## Required work
Within the entries below, find the portion that opens with the line containing "addChips();" and closes with the line containing "obj.matrix_world = Matrix.Identity(4)". Retype that portion exactly and only.

# Information provided start

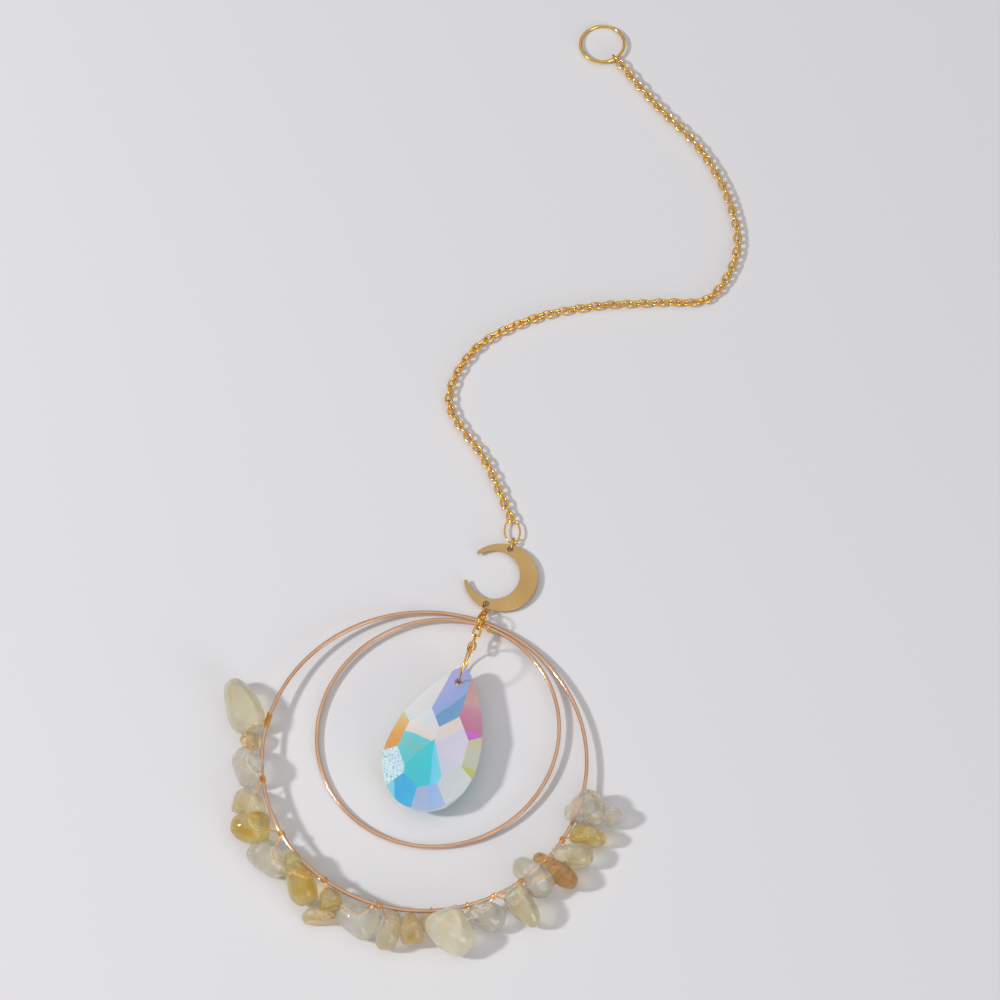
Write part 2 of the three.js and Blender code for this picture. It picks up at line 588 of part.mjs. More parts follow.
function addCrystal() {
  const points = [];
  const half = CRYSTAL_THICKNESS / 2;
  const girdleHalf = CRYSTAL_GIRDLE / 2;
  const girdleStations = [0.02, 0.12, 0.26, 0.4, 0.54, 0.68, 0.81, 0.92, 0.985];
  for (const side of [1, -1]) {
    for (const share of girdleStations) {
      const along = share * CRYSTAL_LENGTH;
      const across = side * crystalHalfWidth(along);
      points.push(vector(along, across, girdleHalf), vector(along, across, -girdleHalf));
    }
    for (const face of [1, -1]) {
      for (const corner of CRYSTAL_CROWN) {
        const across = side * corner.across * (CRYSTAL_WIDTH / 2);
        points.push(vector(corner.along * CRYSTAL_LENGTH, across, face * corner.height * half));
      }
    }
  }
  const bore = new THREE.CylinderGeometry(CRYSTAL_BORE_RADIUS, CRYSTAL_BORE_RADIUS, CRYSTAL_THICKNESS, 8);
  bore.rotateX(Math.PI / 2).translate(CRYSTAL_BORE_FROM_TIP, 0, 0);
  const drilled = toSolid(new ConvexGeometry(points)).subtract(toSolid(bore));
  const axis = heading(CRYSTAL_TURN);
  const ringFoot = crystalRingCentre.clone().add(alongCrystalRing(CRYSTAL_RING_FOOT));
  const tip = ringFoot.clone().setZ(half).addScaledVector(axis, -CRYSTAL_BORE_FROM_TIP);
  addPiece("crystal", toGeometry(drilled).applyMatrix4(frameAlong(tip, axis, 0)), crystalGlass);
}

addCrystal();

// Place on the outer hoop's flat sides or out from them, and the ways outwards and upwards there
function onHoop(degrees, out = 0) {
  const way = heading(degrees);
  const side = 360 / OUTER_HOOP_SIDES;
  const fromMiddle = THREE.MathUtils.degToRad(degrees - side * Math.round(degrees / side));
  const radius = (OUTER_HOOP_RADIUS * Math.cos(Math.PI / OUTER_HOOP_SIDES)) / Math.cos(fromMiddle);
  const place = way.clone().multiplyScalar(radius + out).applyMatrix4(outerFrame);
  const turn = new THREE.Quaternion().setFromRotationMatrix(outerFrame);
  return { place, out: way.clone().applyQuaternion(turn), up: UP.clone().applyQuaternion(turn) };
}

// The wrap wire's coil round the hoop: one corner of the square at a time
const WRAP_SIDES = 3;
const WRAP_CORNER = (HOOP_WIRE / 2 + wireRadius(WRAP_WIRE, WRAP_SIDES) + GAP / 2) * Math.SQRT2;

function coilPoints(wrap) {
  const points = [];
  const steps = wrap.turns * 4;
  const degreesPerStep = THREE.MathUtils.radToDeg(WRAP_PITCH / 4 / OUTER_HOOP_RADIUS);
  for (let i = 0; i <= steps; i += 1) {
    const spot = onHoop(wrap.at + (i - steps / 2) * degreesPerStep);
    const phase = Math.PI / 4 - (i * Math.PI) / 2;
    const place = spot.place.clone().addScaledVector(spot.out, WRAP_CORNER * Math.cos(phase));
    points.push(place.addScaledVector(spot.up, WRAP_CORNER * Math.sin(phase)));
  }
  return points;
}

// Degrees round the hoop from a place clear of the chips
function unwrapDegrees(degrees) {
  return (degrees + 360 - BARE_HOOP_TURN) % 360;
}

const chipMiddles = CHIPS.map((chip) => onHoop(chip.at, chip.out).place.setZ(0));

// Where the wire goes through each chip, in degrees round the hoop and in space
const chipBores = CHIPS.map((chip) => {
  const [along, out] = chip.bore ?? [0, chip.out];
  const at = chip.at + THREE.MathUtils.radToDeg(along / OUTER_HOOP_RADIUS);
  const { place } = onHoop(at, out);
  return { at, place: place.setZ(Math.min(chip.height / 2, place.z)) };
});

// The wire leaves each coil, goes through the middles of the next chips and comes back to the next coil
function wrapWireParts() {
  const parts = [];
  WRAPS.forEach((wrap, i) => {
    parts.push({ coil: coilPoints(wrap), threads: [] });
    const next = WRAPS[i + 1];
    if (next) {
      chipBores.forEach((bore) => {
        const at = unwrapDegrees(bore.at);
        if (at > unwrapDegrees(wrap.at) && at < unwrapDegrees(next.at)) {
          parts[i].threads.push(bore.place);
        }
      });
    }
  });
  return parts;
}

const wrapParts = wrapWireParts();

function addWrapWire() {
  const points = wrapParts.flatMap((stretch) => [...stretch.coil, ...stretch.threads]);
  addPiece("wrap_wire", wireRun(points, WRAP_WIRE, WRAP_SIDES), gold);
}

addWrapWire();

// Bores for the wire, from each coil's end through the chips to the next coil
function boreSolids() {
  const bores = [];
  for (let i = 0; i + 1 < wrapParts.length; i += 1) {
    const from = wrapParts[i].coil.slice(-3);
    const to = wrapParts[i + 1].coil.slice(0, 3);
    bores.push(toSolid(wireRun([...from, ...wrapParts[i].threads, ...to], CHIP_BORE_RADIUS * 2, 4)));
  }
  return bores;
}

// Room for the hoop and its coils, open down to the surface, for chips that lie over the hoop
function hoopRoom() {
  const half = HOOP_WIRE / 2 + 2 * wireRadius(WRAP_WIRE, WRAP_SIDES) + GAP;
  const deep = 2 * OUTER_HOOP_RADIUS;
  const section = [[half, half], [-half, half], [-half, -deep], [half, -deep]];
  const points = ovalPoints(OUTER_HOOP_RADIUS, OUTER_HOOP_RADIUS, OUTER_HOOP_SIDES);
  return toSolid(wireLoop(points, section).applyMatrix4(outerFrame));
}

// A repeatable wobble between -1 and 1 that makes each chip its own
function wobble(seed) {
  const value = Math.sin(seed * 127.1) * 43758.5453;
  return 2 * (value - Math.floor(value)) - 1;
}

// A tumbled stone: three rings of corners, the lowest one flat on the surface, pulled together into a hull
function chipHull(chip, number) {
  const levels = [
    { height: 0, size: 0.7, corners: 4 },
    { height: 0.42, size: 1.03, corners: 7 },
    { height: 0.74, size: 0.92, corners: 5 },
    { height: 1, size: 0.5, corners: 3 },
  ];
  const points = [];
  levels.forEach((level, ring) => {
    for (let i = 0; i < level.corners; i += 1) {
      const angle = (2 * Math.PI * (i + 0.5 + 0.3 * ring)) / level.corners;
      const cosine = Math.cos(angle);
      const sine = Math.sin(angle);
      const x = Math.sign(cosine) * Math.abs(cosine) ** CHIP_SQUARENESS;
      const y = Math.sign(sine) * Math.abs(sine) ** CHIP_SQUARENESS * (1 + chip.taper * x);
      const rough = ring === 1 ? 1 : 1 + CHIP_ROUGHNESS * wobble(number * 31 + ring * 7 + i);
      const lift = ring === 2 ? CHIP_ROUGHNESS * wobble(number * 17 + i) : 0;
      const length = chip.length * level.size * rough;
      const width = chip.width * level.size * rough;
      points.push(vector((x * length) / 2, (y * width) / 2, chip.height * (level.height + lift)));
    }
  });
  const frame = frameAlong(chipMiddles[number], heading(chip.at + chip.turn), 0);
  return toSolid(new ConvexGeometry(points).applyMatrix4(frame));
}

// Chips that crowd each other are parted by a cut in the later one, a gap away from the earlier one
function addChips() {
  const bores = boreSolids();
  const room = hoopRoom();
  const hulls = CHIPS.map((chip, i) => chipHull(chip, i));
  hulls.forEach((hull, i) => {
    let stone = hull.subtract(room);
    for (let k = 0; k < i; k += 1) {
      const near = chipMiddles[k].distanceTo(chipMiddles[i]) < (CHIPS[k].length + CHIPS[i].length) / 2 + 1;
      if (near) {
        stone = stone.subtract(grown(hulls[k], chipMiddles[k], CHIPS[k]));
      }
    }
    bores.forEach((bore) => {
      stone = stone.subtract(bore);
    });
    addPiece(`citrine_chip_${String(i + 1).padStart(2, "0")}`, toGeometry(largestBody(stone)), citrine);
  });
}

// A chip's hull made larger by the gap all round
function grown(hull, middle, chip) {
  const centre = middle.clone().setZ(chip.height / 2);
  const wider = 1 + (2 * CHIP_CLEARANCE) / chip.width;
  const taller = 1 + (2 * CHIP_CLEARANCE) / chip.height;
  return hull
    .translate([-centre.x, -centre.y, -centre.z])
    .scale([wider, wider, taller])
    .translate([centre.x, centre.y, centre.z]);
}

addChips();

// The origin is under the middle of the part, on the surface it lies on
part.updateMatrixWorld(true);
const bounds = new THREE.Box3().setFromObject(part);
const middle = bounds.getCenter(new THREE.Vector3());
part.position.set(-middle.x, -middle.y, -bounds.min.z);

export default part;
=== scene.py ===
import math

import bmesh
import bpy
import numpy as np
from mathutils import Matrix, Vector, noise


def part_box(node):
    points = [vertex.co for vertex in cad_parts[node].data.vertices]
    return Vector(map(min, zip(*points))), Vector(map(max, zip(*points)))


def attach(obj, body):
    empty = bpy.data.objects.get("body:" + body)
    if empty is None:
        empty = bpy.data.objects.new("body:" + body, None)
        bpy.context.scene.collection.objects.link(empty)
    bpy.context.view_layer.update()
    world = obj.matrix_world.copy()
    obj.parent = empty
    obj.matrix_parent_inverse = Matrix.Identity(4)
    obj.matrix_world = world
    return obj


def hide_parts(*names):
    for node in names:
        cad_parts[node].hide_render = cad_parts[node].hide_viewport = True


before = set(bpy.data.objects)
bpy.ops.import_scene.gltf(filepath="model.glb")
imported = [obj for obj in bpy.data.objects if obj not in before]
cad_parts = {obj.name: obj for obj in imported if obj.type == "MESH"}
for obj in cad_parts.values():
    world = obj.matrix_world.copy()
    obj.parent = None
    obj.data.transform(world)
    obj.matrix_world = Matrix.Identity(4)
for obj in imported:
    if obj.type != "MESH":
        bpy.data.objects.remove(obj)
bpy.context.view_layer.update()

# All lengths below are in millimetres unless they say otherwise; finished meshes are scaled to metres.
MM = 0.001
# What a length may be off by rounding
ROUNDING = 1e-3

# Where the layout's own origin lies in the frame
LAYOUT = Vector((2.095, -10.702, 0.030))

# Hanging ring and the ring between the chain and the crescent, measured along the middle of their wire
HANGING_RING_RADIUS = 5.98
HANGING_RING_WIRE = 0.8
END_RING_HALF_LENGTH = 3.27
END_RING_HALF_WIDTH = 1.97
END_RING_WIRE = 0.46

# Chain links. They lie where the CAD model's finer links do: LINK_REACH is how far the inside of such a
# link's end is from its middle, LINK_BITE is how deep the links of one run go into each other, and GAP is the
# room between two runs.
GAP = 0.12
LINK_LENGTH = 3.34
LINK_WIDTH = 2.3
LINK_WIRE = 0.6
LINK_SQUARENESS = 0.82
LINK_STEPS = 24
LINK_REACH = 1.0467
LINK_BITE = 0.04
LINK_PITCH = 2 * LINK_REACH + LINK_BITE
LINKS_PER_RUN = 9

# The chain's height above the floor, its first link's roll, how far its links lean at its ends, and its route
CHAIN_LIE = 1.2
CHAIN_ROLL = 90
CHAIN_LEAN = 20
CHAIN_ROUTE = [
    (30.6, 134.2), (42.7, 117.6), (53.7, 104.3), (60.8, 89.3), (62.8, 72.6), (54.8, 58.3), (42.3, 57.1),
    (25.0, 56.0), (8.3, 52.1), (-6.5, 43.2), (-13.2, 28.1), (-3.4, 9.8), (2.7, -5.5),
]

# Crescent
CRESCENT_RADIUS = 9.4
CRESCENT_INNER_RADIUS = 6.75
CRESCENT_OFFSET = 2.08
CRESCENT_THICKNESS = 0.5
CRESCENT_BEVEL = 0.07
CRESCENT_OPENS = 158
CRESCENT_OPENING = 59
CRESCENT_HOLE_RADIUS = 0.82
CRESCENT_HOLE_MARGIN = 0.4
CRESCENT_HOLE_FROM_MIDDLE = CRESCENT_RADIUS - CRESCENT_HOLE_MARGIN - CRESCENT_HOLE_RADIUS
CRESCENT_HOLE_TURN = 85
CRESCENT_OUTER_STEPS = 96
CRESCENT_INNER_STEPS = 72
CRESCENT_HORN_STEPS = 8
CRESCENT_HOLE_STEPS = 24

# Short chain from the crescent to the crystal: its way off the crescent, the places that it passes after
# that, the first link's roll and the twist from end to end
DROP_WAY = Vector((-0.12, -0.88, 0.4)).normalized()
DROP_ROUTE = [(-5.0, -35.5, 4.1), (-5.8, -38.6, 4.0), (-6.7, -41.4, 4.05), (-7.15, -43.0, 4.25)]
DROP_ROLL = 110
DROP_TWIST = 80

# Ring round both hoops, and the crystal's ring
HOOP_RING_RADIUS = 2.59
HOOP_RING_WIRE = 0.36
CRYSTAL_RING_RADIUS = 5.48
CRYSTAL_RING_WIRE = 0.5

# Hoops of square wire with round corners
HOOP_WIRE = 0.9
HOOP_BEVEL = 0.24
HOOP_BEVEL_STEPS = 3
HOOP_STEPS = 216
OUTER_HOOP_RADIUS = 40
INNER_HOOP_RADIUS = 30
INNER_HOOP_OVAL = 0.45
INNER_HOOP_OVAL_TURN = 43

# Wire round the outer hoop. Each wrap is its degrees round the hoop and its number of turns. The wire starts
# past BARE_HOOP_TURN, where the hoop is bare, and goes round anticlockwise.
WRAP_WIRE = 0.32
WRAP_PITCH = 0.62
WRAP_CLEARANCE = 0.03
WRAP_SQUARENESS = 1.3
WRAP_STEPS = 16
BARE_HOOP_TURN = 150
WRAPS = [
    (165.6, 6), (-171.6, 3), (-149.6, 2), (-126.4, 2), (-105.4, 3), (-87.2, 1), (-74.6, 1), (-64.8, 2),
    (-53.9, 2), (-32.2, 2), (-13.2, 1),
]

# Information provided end
# Information provided start

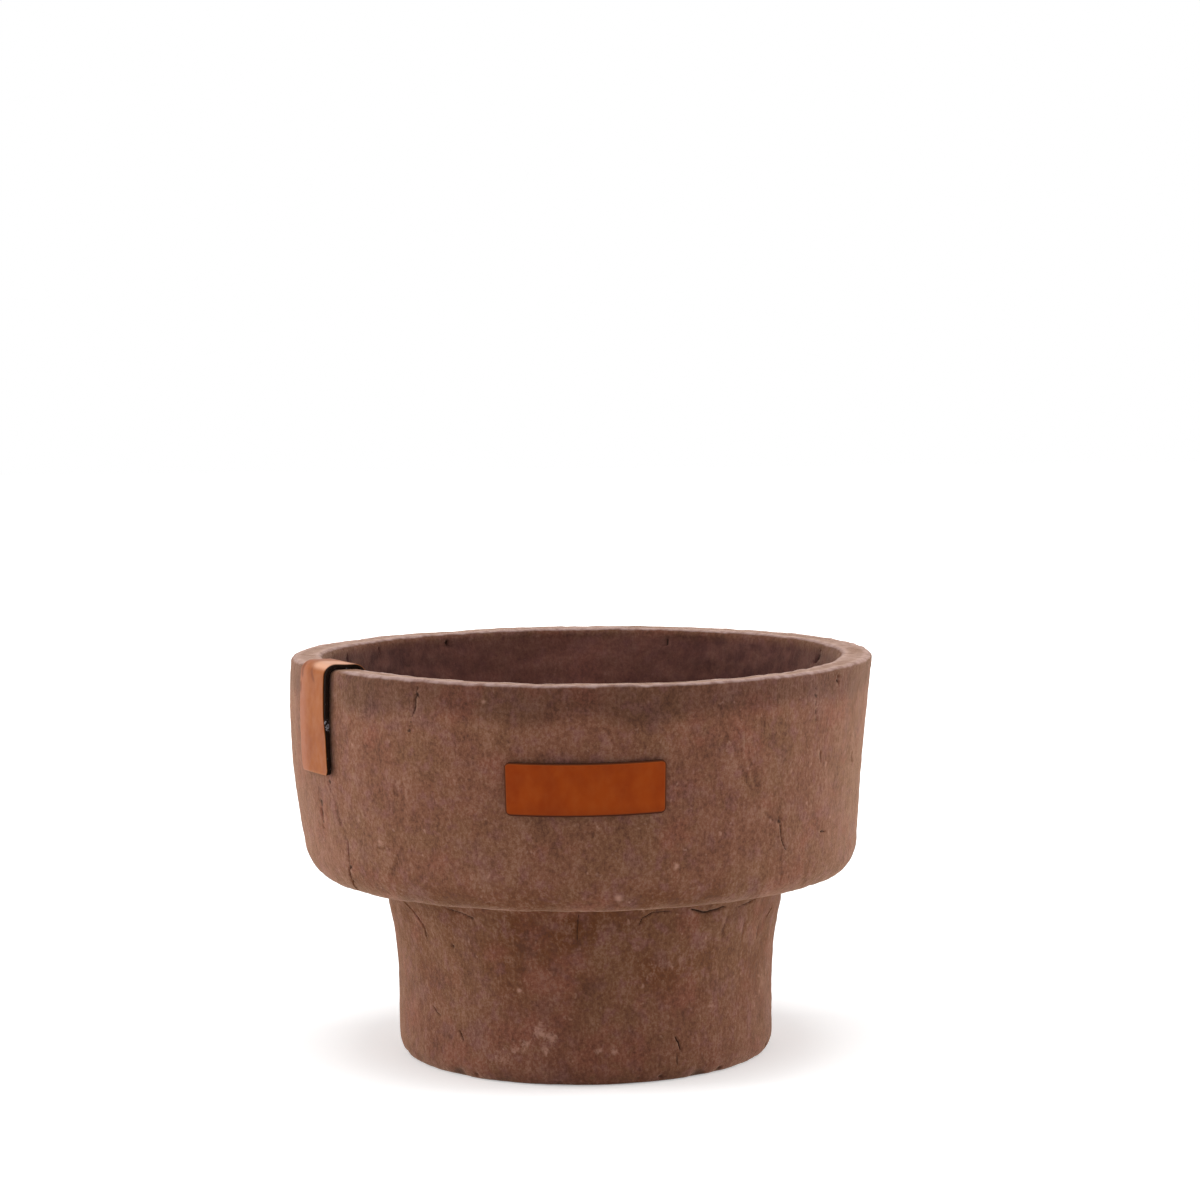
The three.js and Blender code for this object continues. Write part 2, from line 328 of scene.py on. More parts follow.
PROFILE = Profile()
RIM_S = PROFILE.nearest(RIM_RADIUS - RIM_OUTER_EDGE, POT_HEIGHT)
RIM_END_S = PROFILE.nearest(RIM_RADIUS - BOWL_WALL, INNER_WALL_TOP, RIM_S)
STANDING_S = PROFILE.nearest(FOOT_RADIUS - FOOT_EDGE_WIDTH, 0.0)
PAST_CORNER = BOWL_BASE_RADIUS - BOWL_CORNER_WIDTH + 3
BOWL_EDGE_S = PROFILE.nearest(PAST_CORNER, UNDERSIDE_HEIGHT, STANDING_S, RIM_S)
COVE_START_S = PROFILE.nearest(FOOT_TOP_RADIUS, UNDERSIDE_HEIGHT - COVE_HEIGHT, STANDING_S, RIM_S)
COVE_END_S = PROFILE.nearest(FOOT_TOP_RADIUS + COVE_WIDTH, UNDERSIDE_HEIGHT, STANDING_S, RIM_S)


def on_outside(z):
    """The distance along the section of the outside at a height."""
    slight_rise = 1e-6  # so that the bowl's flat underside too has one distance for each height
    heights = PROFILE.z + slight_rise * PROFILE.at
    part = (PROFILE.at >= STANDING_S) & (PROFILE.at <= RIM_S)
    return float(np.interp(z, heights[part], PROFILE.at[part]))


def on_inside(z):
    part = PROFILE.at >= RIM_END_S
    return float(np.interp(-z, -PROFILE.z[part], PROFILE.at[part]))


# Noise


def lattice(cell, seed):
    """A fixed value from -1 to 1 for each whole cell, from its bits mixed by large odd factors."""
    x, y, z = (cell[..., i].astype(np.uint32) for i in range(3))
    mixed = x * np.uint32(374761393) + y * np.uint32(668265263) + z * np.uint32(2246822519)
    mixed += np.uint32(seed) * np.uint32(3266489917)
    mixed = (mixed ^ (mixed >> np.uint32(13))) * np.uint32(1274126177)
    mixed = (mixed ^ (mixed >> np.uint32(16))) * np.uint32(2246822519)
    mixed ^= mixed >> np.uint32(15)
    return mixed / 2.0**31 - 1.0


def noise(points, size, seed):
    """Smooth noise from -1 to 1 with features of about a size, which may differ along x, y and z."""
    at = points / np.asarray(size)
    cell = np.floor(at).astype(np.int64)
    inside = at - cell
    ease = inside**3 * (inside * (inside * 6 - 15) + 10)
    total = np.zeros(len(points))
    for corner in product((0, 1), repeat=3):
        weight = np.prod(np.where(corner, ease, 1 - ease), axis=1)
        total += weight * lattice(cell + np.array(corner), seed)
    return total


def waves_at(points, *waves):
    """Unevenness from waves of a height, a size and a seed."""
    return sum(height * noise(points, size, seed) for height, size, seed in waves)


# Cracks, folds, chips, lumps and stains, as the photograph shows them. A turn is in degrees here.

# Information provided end

## Complete response
addChips();

// The origin is under the middle of the part, on the surface it lies on
part.updateMatrixWorld(true);
const bounds = new THREE.Box3().setFromObject(part);
const middle = bounds.getCenter(new THREE.Vector3());
part.position.set(-middle.x, -middle.y, -bounds.min.z);

export default part;
=== scene.py ===
import math

import bmesh
import bpy
import numpy as np
from mathutils import Matrix, Vector, noise


def part_box(node):
    points = [vertex.co for vertex in cad_parts[node].data.vertices]
    return Vector(map(min, zip(*points))), Vector(map(max, zip(*points)))


def attach(obj, body):
    empty = bpy.data.objects.get("body:" + body)
    if empty is None:
        empty = bpy.data.objects.new("body:" + body, None)
        bpy.context.scene.collection.objects.link(empty)
    bpy.context.view_layer.update()
    world = obj.matrix_world.copy()
    obj.parent = empty
    obj.matrix_parent_inverse = Matrix.Identity(4)
    obj.matrix_world = world
    return obj


def hide_parts(*names):
    for node in names:
        cad_parts[node].hide_render = cad_parts[node].hide_viewport = True


before = set(bpy.data.objects)
bpy.ops.import_scene.gltf(filepath="model.glb")
imported = [obj for obj in bpy.data.objects if obj not in before]
cad_parts = {obj.name: obj for obj in imported if obj.type == "MESH"}
for obj in cad_parts.values():
    world = obj.matrix_world.copy()
    obj.parent = None
    obj.data.transform(world)
    obj.matrix_world = Matrix.Identity(4)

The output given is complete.